Will Google Glass Kill? (Bumped and Updated)

Google's Sergey Brin models Google Glass. (Credit: James Martin/CNET)

Google’s Sergey Brin models Google Glass.
(Credit: James Martin/CNET)

[This was originally posted March 13, 2013. It was bumped and updated on March 25th due to proposed legislation in West Virginia; see below]

The chances of Google Glass being a factor in people being maimed and killed is approximately 100%. If you don’t know what Glass is, it’s the latest and greatest in whiz-bang technology, created apparently, just because it can be created.

Glass is a computer embedded in eye glasses that allows users to be online and see a computer screen in the lenses. It also has a camera.

These are designed, of course, for that segment of the population that forgot the basics of actual human interaction and need to be connected to their digital friends 24/7. Some of the software toys were displayed this past week at the South by Southwest technology conference in Austin.

There are many self-assured people who think they can multi-task; by walking or driving and web surfing at the same time. But people who think they are good at multi-tasking are actually the worst. Our brains aren’t wired that way.

You don’t need to be a rocket scientist to see where this leads: Cocky Glass users will walk into intersections and be hit by cars because they are getting a Facebook update on the latest cat video, or tweeting about the latest basketball buzzer beater. There won’t be sympathy for them, of course, as people chalk this up to the culling of the masses with Darwinian behavior.

But what will be important are those that drive with them on, regardless of Google telling them “Don’t do that!” The chance of this is also about 100%, even if Google makes the glasses inoperable when moving faster than x mph.  Folks will figure out a way to disable it, perhaps by killing off the GPS signal, because you know, they need to know how many likes and re-tweets they got for that online joke they cracked. Some things can’t wait. With smart phones we have the entirety of human knowledge in our pockets and this is what we use them for. Ben Franklin would be proud.

The blunt reality is that almost all auto collisions occur due to distracted driving. We see it often with texting, cell phone use, eating and noodling with the knobs on the radio, assuming you can still find a knobbed radio. A moment’s inattention and you won’t see that the car in front of you has stopped. At 55 mph, a car will travel 160 feet in just two seconds — half a football field. The margin of error in driving is preciously small.

Perhaps you think me a bit of a curmudgeonly anti-technology anti-Luddite pining for the old days of Prodigy and dial-up service. But I don’t think I’m alone in this. I think there is substantial backlash already occurring when phones are whipped out at dinner tables so that people can update their status, while ignoring the dinner companions they are actually with.

Google Glass, to the extent it finds any substantial market, will only exacerbate that. But if we are lucky, the backlash will be signficant as more people see what we are losing. Perhaps I’m a dreamer.

I don’t expect to view Google glass users as avante grade, hipster anythings, as these folks will no doubt see themselves. I expect instead, when they do appear, to see them through the prism of my own eyes as people unable to deal with the reality that sits before them.

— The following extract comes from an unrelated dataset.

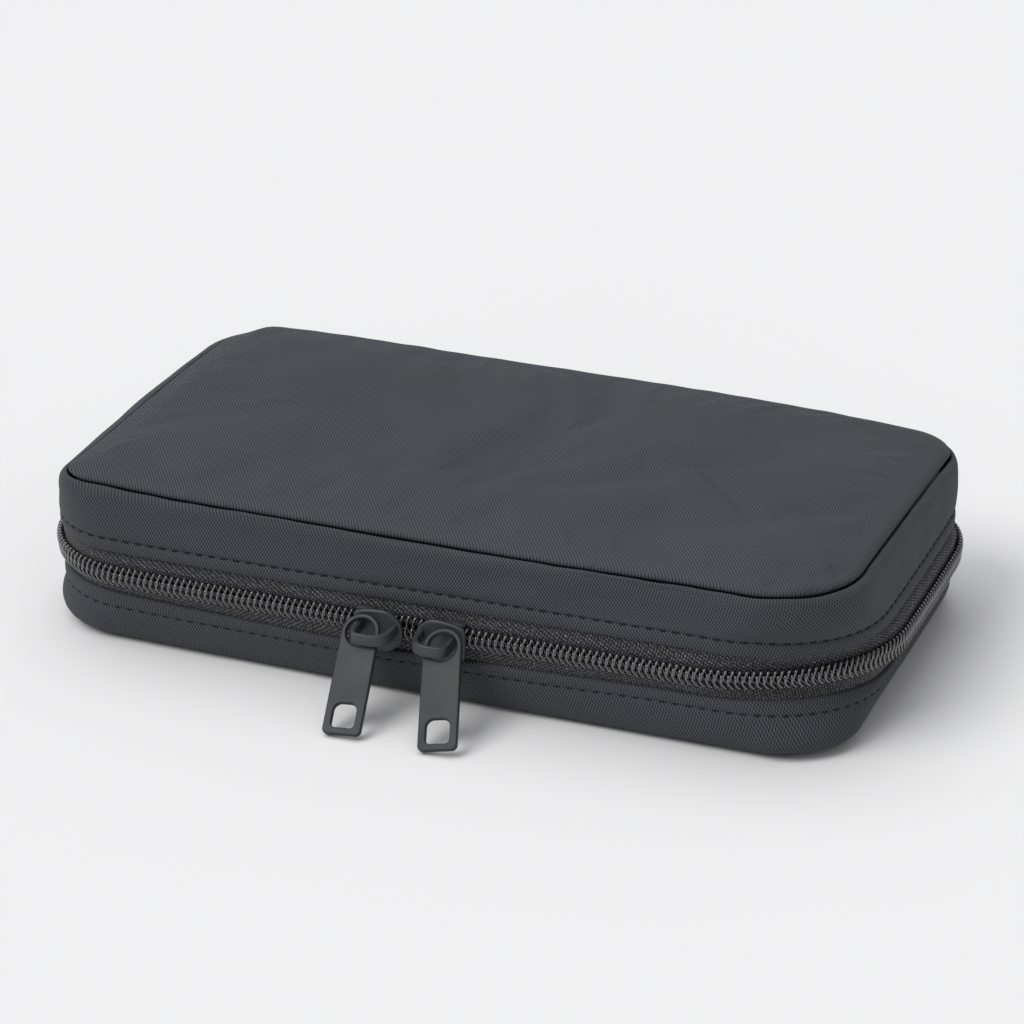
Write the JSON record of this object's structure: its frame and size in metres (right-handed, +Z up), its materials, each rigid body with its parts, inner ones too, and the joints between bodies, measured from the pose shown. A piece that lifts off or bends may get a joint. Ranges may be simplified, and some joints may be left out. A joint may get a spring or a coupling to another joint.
{
  "type": "cable organizer pouch",
  "caption": "Padded fabric clamshell pouch for cables, with a coil zipper round three sides, metal sliders with pull tabs, elastic loops and a net pocket inside.",
  "frame": {"origin": "middle of the flat underside on which the pouch rests", "axes": "+X along the length to the right, +Y to the hinge spine at the back, +Z up through the lid"},
  "size_m": [0.1926, 0.1258, 0.0413],
  "materials": {
    "shell_fabric": "matte woven twill",
    "lining_fabric": "plain woven",
    "binding_tape": "grosgrain",
    "foam": "closed-cell foam",
    "stiffener_board": "polyethylene board",
    "zipper_tape": "knitted tape",
    "zipper_coil": "nylon monofilament",
    "slider_metal": "satin dark grey paint",
    "pull_metal": "satin dark grey paint",
    "elastic": "ribbed elastic webbing",
    "mesh": "knitted net"
  },
  "bodies": {
    "base": {"base_panel": "shell_fabric", "base_stiffener": "stiffener_board", "base_foam_pad": "foam", "base_gusset": "shell_fabric", "base_wall_foam": "foam", "base_lining": "lining_fabric", "base_binding": "binding_tape", "zipper_tape_lower": "zipper_tape", "zipper_coil_lower": "zipper_coil", "spine_lower": "shell_fabric", "zipper_stop_left": "slider_metal", "zipper_stop_right": "slider_metal", "elastic_loops_front": "elastic", "elastic_loops_back": "elastic"},
    "lid": {"lid_panel": "shell_fabric", "lid_foam_pad": "foam", "lid_gusset": "shell_fabric", "lid_wall_foam": "foam", "lid_lining": "lining_fabric", "lid_binding": "binding_tape", "zipper_tape_upper": "zipper_tape", "zipper_coil_upper": "zipper_coil", "spine_upper": "shell_fabric", "lid_mesh_pocket": "mesh", "lid_pocket_elastic": "elastic"},
    "left_slider": {"slider_left": "slider_metal", "slider_bail_left": "slider_metal"},
    "right_slider": {"slider_right": "slider_metal", "slider_bail_right": "slider_metal"},
    "left_pull": {"pull_tab_left": "pull_metal"},
    "right_pull": {"pull_tab_right": "pull_metal"}
  },
  "joints": [
    {"name": "lid_hinge", "type": "hinge", "parent": "base", "child": "lid", "pos_m": [0, 0.0513, 0.02075], "axis": [-1, 0, 0], "range_deg": [0, 179]},
    {"name": "left_slider_run", "type": "slide", "parent": "base", "child": "left_slider", "axis": [-1, 0, 0], "range_m": [0, 0.046]},
    {"name": "right_slider_run", "type": "slide", "parent": "base", "child": "right_slider", "axis": [1, 0, 0], "range_m": [0, 0.046]},
    {"name": "left_pull_swing", "type": "hinge", "parent": "left_slider", "child": "left_pull", "pos_m": [-0.0121, -0.0571, 0.017], "axis": [0, 0.6947, -0.7193], "range_deg": [-6, 95]},
    {"name": "right_pull_swing", "type": "hinge", "parent": "right_slider", "child": "right_pull", "pos_m": [0.0071, -0.0571, 0.017], "axis": [0, -0.6947, 0.7193], "range_deg": [-25, 77]}
  ]
}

My two sheqels on the subject. Your mileage may vary.

March 25 update: Legislators in West Virginia have now proposed legislation outlaw driving while using Google Glass, deciding to act even before the product was available on store shelves. According to the CNet article, this bill seeks to make it illegal to drive while “using a wearable computer with head mounted display.”

One of the legislators supporting the bill is Gary G. Howell, who had this to say about the government being proactive with this legislation:

“I am a libertarian, and government has no business protecting us from ourselves, but it does have a duty to make sure I don’t injure or kill someone else,” he explained.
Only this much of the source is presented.